Ex-decano critica PEC golpista contra STF
O ministro aposentado do Supremo Tribunal Federal (STF) Celso de Mello criticou nesta terça-feira a Proposta de Emenda à Constituição (PEC) que dá poderes ao Congresso para derrubar decisões da Corte. Para o ex-magistrado, o projeto tem um “espírito autocrático” e é inconstitucional porque fere a separação entre os Três Poderes.
A PEC criticada pelo ministro foi apresentada na semana passada pelo deputado Domingos Sávio (PL-MG) e contou como apoio de outros 174 parlamentares. A proposta tramita em meio a uma divergência entre o Congresso e o STF envolvendo os julgamentos sobre o marco temporal da demarcação das terras indígenas e a descriminalização do porte de drogas para uso pessoal e do aborto.
“A PEC 50/2023, ao atribuir ao Congresso Nacional o poder de superação legislativa dos julgamentos realizados pelo Supremo Tribunal Federal, além de incidir em grave retrocesso histórico, por reproduzir o espírito autocrático que inspirou medida ditatorial semelhante imposta pela Carta Política do Estado Novo de Getúlio Vargas (art. 96, parágrafo único) , subverte o dogma da separação de poderes, eis que converte o Poder Legislativo em anômala (e inadmissível) instância de revisão das decisões ‘transitadas em julgado’ proferidas pelo STF!!!”, escreveu Celso de Mello em mensagem enviada ao GLOBO.
De acordo com o ministro aposentado, a Constituição determina que o STF tem a “última palavra” em relação ao texto constitucional. “Emendas à Constituição , quando ofendem categorias temáticas protegidas por cláusulas pétreas , qualificam-se como atos eivados do vício insanável da ilegitimidade constitucional!”, escreveu.

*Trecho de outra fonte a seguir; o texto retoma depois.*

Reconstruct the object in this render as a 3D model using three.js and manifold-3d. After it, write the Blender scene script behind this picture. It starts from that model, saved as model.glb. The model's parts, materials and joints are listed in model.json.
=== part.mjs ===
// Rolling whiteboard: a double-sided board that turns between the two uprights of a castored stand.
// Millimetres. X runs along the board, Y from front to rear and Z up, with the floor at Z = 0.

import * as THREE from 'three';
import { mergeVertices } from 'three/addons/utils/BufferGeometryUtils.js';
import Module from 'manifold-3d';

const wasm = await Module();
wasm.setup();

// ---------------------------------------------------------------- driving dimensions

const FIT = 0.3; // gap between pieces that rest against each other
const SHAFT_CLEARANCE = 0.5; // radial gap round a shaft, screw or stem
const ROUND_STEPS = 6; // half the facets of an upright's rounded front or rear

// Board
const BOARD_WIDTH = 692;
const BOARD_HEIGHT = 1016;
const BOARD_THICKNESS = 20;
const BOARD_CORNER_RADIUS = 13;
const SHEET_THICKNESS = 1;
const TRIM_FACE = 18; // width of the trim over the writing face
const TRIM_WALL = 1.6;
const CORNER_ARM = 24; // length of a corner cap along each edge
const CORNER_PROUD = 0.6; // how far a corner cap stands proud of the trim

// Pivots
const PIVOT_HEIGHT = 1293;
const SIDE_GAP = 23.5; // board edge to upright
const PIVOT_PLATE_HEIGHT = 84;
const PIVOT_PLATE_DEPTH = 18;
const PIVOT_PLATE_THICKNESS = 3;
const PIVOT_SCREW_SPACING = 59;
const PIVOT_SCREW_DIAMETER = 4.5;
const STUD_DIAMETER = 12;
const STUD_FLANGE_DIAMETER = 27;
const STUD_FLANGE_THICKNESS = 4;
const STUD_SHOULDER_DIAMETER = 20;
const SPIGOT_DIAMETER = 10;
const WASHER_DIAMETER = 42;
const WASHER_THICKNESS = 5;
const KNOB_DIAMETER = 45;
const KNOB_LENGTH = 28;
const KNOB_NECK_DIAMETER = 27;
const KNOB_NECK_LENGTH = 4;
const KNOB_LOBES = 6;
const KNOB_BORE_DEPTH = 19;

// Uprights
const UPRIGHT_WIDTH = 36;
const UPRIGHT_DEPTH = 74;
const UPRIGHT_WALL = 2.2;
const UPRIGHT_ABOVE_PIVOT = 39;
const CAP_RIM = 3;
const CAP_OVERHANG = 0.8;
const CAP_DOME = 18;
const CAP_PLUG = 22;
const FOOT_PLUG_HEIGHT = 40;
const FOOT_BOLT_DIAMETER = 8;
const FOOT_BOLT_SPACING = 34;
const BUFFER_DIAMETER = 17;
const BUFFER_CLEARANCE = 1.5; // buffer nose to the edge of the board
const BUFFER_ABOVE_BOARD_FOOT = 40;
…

O ex-decano do STF afirma, contudo, acreditar que a PEC não será aprovada, porque o Congresso “compõe-se de parlamentares ilustres, de elevada competência, respeitabilidade e fidelidade aos grandes princípios que iluminam o texto da Constituição da República”.
Discussão sobre mandatos
O atual decano do STF, ministro Gilmar Mendes, criticou outra proposta que tem sido defendida por parlamentares: a adoção de mandatos para os ministros da Corte. Em publicação nas redes sociais, o ministro afirmou que, apesar do que dizem os defensores do projeto, o mais provável é que ele transforme o Supremo em “mais uma agência reguladora desvirtuada”.
“É comovente ver o esforço retórico feito para justificar a empreitada: sonham com as Cortes Constitucionais da Europa (contexto parlamentarista), entretanto o mais provável é que acordem com mais uma agência reguladora desvirtuada. Talvez seja esse o objetivo”, escreveu o ministro.
Nessa segunda-feira, o presidente do Senado Federal, Rodrigo Pacheco (PSD-MG), voltou a defender a ideia, afirmando que a proposta era boa para o país.
— Considero que é uma tese interessante para o país. Muitos países adotam essa metodologia, muitos ministros do Supremo já defenderam isso. Há matéria legislativa nesse sentido aqui no Senado e acho que é um tema sobre o qual deveríamos nos debruçar e evoluir, não simplesmente aprovar de qualquer jeito. É bom para o Poder Judiciário, para a Suprema Corte, para o país — afirmou Pacheco.
Gilmar questionou ainda por que a Corte é a única instituição sobre o qual há propostas de reformas. O ministro destacou que o país passou há pouco por uma tentativa de golpe de estado.
“A pergunta essencial, todavia, continua a não ser formulada: após vivenciarmos uma tentativa de golpe de Estado, por que os pensamentos supostamente reformistas se dirigem apenas ao Supremo?”, questionou o decano do STF.